To describe this play as chaotic would be an understatement. One might wonder, why Hedda Gabler? But in actuality, there are some parallels between Jane and Hedda. They are both depressed, pregnant and unhappy around their husbands. However, there is one key difference between the two women: Jane, however little, opens up and lets people into her heart, and has people who love and care about her. Although Jane tries to shoot herself in the head to kill herself the way Hedda did, Jane survives. Jane is rescued from Robotforest but seems unhappy at home. And despite acting withdrawn, Jane’s daughter, Nugget, still tries to connect with her mother and tell her about school. Nugget helps clean up Jane’s blood whenever her head injury opens up again. Jane’s husband, Rick, even offers to sell all their things to afford to bring Jane back to Robotforest if that will make her happy.
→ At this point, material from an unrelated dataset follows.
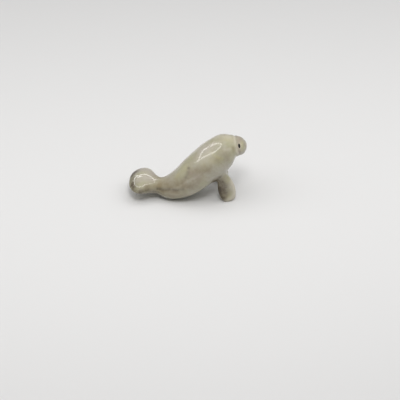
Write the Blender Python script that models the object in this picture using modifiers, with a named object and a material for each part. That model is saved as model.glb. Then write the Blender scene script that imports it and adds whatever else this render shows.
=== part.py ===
"""Porcelain manatee figurine: one solid casting that props itself up on its two fore flippers.

Frame: metres, +X towards the snout, +Y to the animal's left, +Z up. The origin lies in the small
ground flat under the belly, on the surface that the figurine stands on.
"""

import math
from collections import namedtuple

import bmesh
import bpy
from mathutils import Matrix, Vector

NAME = "manatee_figurine"
MM = 0.001

# One slice through the body: its centre ahead of, to the left of and above the origin, and its
# own width and height square to the spine. The spine bends like a gentle C in plan, with the tail
# and the head turned to the animal's left.
Section = namedtuple("Section", "name ahead left up width height")
SECTIONS = (
    Section("tail_edge", -16.1 * MM, 3.9 * MM, 5.2 * MM, 9.0 * MM, 1.6 * MM),
    Section("tail_rear", -14.2 * MM, 3.6 * MM, 5.6 * MM, 14.4 * MM, 2.5 * MM),
    Section("tail_middle", -11.0 * MM, 2.9 * MM, 5.7 * MM, 17.2 * MM, 3.3 * MM),
    Section("tail_front", -7.9 * MM, 2.0 * MM, 5.0 * MM, 11.2 * MM, 3.9 * MM),
    Section("waist", -5.2 * MM, 1.1 * MM, 4.2 * MM, 6.2 * MM, 4.8 * MM),
    Section("hip", -2.4 * MM, 0.4 * MM, 3.8 * MM, 10.0 * MM, 8.4 * MM),
    Section("belly", 1.0 * MM, 0.0 * MM, 4.5 * MM, 11.5 * MM, 10.6 * MM),
    Section("loin", 5.2 * MM, -0.1 * MM, 6.9 * MM, 13.8 * MM, 12.0 * MM),
    Section("rib", 8.8 * MM, 0.1 * MM, 10.2 * MM, 15.1 * MM, 13.4 * MM),
    Section("breast", 11.8 * MM, 0.4 * MM, 13.0 * MM, 15.2 * MM, 13.5 * MM),
    Section("shoulder", 14.3 * MM, 0.8 * MM, 15.2 * MM, 15.4 * MM, 13.7 * MM),
    Section("nape", 16.8 * MM, 1.3 * MM, 17.1 * MM, 15.5 * MM, 13.9 * MM),
    Section("neck", 19.6 * MM, 1.9 * MM, 19.35 * MM, 14.5 * MM, 13.1 * MM),
    Section("crown", 22.4 * MM, 2.5 * MM, 21.7 * MM, 12.6 * MM, 12.1 * MM),
    Section("groove", 25.0 * MM, 2.9 * MM, 21.5 * MM, 8.6 * MM, 7.8 * MM),
    Section("face", 26.5 * MM, 3.1 * MM, 21.3 * MM, 8.9 * MM, 7.9 * MM),
    Section("snout", 28.5 * MM, 3.4 * MM, 21.6 * MM, 6.9 * MM, 6.3 * MM),
)
TAIL_BULGE = 0.6 * MM  # how far the middle of the tail's edge stands out past its slice
SNOUT_BULGE = 1.5 * MM

# The flippers leave the edges of the belly from the slice behind this one to the slice ahead of it.
FLIPPER_SECTION = "shoulder"
FLIPPER_WIDTH = 6.1 * MM
FLIPPER_THICKNESS = 3.7 * MM
FLIPPER_LEAD = 2.0 * MM  # how far ahead of the shoulder's middle they leave the belly
FLIPPER_REACH = 7.15 * MM  # how far the feet of the flippers stand ahead of the shoulder's middle
FLIPPER_STANCE = 13.6 * MM  # between the middles of the two feet
FLIPPER_ROOT_ANGLE = math.radians(58)  # below the middle of the flank
FLIPPER_ROOT_DEPTH = 0.1  # share of the body's half width that the root starts inside the skin

# One ring around a flipper: how far down it lies from the root to the ground, and what shares of
# the flipper's width and thickness it has. The last ring lies below ground, and the flat is cut.
Ring = namedtuple("Ring", "down width thickness")
FLIPPER_RINGS = (
    Ring(0.16, 0.72, 1.05),
    Ring(0.45, 1.00, 0.95),
    Ring(0.78, 1.00, 1.00),
    Ring(1.05, 0.62, 0.80),
)
FLIPPER_EDGE = 0.6  # thickness of a flipper's edges, as a share of its middle

EYE_SECTION = "face"
EYE_LENGTH = 1.95 * MM
EYE_WIDTH = 0.95 * MM
EYE_DEPTH = 0.5 * MM
EYE_PROUD = 0.12 * MM
EYE_RISE = math.radians(38)  # above the middle of the cheek

SLICE_CORNERS = 12
FLIPPER_CORNERS = 6
CORNER_CUT = math.tan(math.pi / SLICE_CORNERS)  # leaves a slice's corners at equal angles
CAP_SHARE = 0.5  # size of the inner square on the two end faces
SUBDIVISIONS = 2
EYE_SEGMENTS = 24
EYE_RINGS = 12

GLAZE_COLOUR = (0.32, 0.30, 0.235, 1)
GLAZE_ROUGHNESS = 0.12


def ring_swell(corners):
    """How much a cage ring is larger than the round ring that subdivision makes of it."""
    return 6 / (4 + 2 * math.cos(2 * math.pi / corners))


def section_index(name):
    return [section.name for section in SECTIONS].index(name)


def section_centre(index):
    section = SECTIONS[index]
    return Vector((section.ahead, section.left, section.up))


def section_axes(index):
    """The directions along the spine, to the animal's left and away from its belly, at a slice."""
    behind = section_centre(max(index - 1, 0))
    before = section_centre(min(index + 1, len(SECTIONS) - 1))
    along = (before - behind).normalized()
    left = Vector((0, 0, 1)).cross(along).normalized()
    return along, left, along.cross(left)


def skin_point(index, angle, share=1.0):
    """The point of a slice at an angle above its left side, as a share of its half size."""
    section = SECTIONS[index]
    _, left, away = section_axes(index)
    across = left * section.width / 2 * math.cos(angle)
    upwards = away * section.height / 2 * math.sin(angle)
    return section_centre(index) + (across + upwards) * share


def sliced_block():
    """A block that spans one unit of X for each section, with each slice cut three by three."""
    bm = bmesh.new()
    bmesh.ops.create_cube(bm, size=2)
    last = len(SECTIONS) - 1
    for vert in bm.verts:
        vert.co.x = (vert.co.x + 1) / 2 * last
    cuts = [((index, 0, 0), (1, 0, 0)) for index in range(1, last)]
    for offset in (-CORNER_CUT, CORNER_CUT):
        cuts.append(((0, offset, 0), (0, 1, 0)))
        cuts.append(((0, 0, offset), (0, 0, 1)))
    for point, normal in cuts:
        everything = bm.verts[:] + bm.edges[:] + bm.faces[:]
        bmesh.ops.bisect_plane(bm, geom=everything, plane_co=point, plane_no=normal)
    bm.normal_update()
    return bm


def on_slice_edge(block_co):
    """Whether a corner of the block lies on its long sides, and not in the middle of an end."""
    return round(max(abs(block_co.y), abs(block_co.z))) == 1


def belly_edge_faces(bm, side):
    """The two faces along one edge of the block's underside that a flipper grows from."""
    middle = section_index(FLIPPER_SECTION)
    faces = []
    for face in bm.faces:
        centre = face.calc_center_median()
        on_belly_edge = round(face.normal.z) == -1 and centre.y * side > CORNER_CUT
        if on_belly_edge and middle - 1 < centre.x < middle + 1:
            faces.append(face)
    return faces


def grow_flippers(bm):
    """Extrudes both flippers down from the block, by one unit of Z for each ring."""
    for side in (-1, 1):
        faces = belly_edge_faces(bm, side)
        for _ in FLIPPER_RINGS:
            grown = bmesh.ops.extrude_face_region(bm, geom=faces)["geom"]
            bmesh.ops.delete(bm, geom=faces, context="FACES")
            verts = [item for item in grown if isinstance(item, bmesh.types.BMVert)]
            bmesh.ops.translate(bm, verts=verts, vec=(0, 0, -1))
            faces = [item for item in grown if isinstance(item, bmesh.types.BMFace)]


def body_point(block_co):
    """Where a corner of the block goes on the body."""
    index = round(block_co.x)
    angle = math.atan2(block_co.z, block_co.y)
    share = ring_swell(SLICE_CORNERS) * (1 if on_slice_edge(block_co) else CAP_SHARE)
    point = skin_point(index, angle, share)
    if not on_slice_edge(block_co):
        along = section_axes(index)[0]
        point += along * (SNOUT_BULGE if index else -TAIL_BULGE)
    return point


def flipper_axis(side):
    """The root and the foot of a flipper. The feet stand square to the body's heading."""
    middle = section_index(FLIPPER_SECTION)
    along, left, _ = section_axes(middle)
    angle = -FLIPPER_ROOT_ANGLE if side > 0 else math.pi + FLIPPER_ROOT_ANGLE
    heading = Vector((along.x, along.y, 0)).normalized()
    root = skin_point(middle, angle, 1 - FLIPPER_ROOT_DEPTH) + heading * FLIPPER_LEAD
    foot = section_centre(middle) + heading * FLIPPER_REACH + left * side * FLIPPER_STANCE / 2
    foot.z = 0
    return root, foot, heading


def flipper_point(block_co):
    """Where a corner of a grown flipper goes. The block's outer edge becomes its outer face."""
    side = math.copysign(1, block_co.y)
    ring = FLIPPER_RINGS[round(-block_co.z) - 2]
    root, foot, heading = flipper_axis(side)
    down = (foot - root).normalized()
    forward = (heading - down * heading.dot(down)).normalized()
    outward = forward.cross(down) * side
    fore_and_aft = round(block_co.x) - section_index(FLIPPER_SECTION)
    face_side = 1 if round(abs(block_co.y)) else -1
    swell = ring_swell(FLIPPER_CORNERS)
    half_width = FLIPPER_WIDTH / 2 * ring.width * swell
    half_thickness = FLIPPER_THICKNESS / 2 * ring.thickness * swell
    if fore_and_aft:
        half_thickness *= FLIPPER_EDGE
    middle = root.lerp(foot, ring.down)
    return middle + forward * fore_and_aft * half_width + outward * face_side * half_thickness


def animal_cage():
    bm = sliced_block()
    grow_flippers(bm)
    for vert in bm.verts:
        on_flipper = round(vert.co.z) < -1
        vert.co = flipper_point(vert.co) if on_flipper else body_point(vert.co)
    bmesh.ops.recalc_face_normals(bm, faces=bm.faces[:])
    return bm


def eye_bead(figurine, side):
    """A flat oval bead that stands a little proud of the cheek, set where a ray leaves the skin."""
    index = section_index(EYE_SECTION)
    along, left, away = section_axes(index)
    direction = left * side * math.cos(EYE_RISE) + away * math.sin(EYE_RISE)
    graph = bpy.context.evaluated_depsgraph_get()
    _, skin, outward, _ = figurine.ray_cast(section_centre(index), direction, depsgraph=graph)
    upright = outward.cross(along).normalized()
    axes = Matrix((upright.cross(outward), upright, outward)).transposed().to_4x4()
    centre = skin + outward * (EYE_PROUD - EYE_DEPTH / 2)
    size = Matrix.Diagonal((EYE_WIDTH / 2, EYE_LENGTH / 2, EYE_DEPTH / 2, 1))
    place = Matrix.Translation(centre) @ axes @ size
    bm = bmesh.new()
    bmesh.ops.create_uvsphere(bm, u_segments=EYE_SEGMENTS, v_segments=EYE_RINGS, radius=1, matrix=place)
    bmesh.ops.recalc_face_normals(bm, faces=bm.faces[:])
    return bm


def floor_block():
    """A block below the ground, with its top face in the plane z = 0."""
    bm = bmesh.new()
    size = 2 * (SECTIONS[-1].ahead - SECTIONS[0].ahead)
    bmesh.ops.create_cube(bm, size=size, matrix=Matrix.Translation((0, 0, -size / 2)))
    return bm


def new_object(name, bm, collection):
    mesh = bpy.data.meshes.new(name)
    bm.to_mesh(mesh)
    bm.free()
    obj = bpy.data.objects.new(name, mesh)
    collection.objects.link(obj)
    return obj


def new_cutter(name, bm, collection):
    cutter = new_object(name, bm, collection)
    cutter.hide_render = True
    cutter.display_type = "WIRE"
    return cutter


def add_boolean(obj, name, operation, cutter):
    boolean = obj.modifiers.new(name, "BOOLEAN")
    boolean.operation = operation
    boolean.solver = "EXACT"
    boolean.object = cutter


def glazed_porcelain():
    """Grey-green glaze, glossy and a little warm."""
    material = bpy.data.materials.new("glazed_porcelain")
    material.use_nodes = True
    shader = material.node_tree.nodes["Principled BSDF"]
    shader.inputs["Base Color"].default_value = GLAZE_COLOUR
    shader.inputs["Metallic"].default_value = 0
    shader.inputs["Roughness"].default_value = GLAZE_ROUGHNESS
    return material


def new_collection(name):
    collection = bpy.data.collections.new(name)
    bpy.context.scene.collection.children.link(collection)
    return collection


def clear_scene():
    for obj in list(bpy.data.objects):
        bpy.data.objects.remove(obj)


def main():
    clear_scene()
    parts = new_collection(NAME)
    cutters = new_collection("cutters")
    figurine = new_object(NAME, animal_cage(), parts)
    figurine.data.materials.append(glazed_porcelain())
    smooth = figurine.modifiers.new("rounded_clay", "SUBSURF")
    smooth.levels = SUBDIVISIONS
    smooth.render_levels = SUBDIVISIONS
    beads = []
    for name, side in (("right_eye", -1), ("left_eye", 1)):
        beads.append(new_cutter(name, eye_bead(figurine, side), cutters))
    for bead in beads:
        add_boolean(figurine, bead.name, "UNION", bead)
    add_boolean(figurine, "ground_flats", "DIFFERENCE", new_cutter("floor", floor_block(), cutters))
    figurine.data.shade_smooth()


main()
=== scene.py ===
"""Porcelain manatee figurine: glazed body, painted eyes and the stage that they are shown on.

Laid out as an add-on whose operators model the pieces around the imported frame. Sizes are in metres,
+X towards the snout, +Y to the animal's left, +Z up, with the belly's ground flat at the origin.
"""

import math
from collections import namedtuple

import bmesh
import bpy
import numpy as np
from bpy.props import FloatProperty, FloatVectorProperty, IntProperty, PointerProperty
from mathutils import Matrix, Vector
from mathutils.interpolate import poly_3d_calc


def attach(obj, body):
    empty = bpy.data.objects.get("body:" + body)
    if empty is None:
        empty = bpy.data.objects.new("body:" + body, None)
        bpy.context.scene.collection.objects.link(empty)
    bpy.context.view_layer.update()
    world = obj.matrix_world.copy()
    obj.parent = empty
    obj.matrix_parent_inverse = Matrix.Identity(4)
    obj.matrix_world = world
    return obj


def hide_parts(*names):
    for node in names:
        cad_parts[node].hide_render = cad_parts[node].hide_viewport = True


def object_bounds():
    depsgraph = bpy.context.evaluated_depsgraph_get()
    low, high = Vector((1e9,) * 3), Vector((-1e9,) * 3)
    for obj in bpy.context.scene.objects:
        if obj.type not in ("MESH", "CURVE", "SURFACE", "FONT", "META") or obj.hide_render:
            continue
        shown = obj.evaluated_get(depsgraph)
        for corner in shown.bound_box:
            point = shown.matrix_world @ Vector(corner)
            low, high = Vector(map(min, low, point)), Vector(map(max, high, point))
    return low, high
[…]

Jane’s choices towards the end of the play teach us that if you take the leap and let yourself be vulnerable with the right people, then a beautiful future lies ahead.

Jane (Sophie Pettit ’22) reading Hedda Gabbler.

All in all, Heddatron is an amusing and unforgettable show that has it all: drama, comedy, robots, time travel, song, and dance. The hard work that went behind integrating actual robots into the production, the choreography work, and the multimedia experience exemplify that we should always be striving to soar to new heights when crafting a unique theatrical experience and that the efforts behind the show will be rewarded and received with warmth when we do so. Heddatron is a beautiful, multifaceted show that explores how people navigate romantic and familial relationships as they recover from trauma, a woman’s struggles during pregnancy, hilarious robot antics, and how to live in the moment despite whatever craziness life throws at you.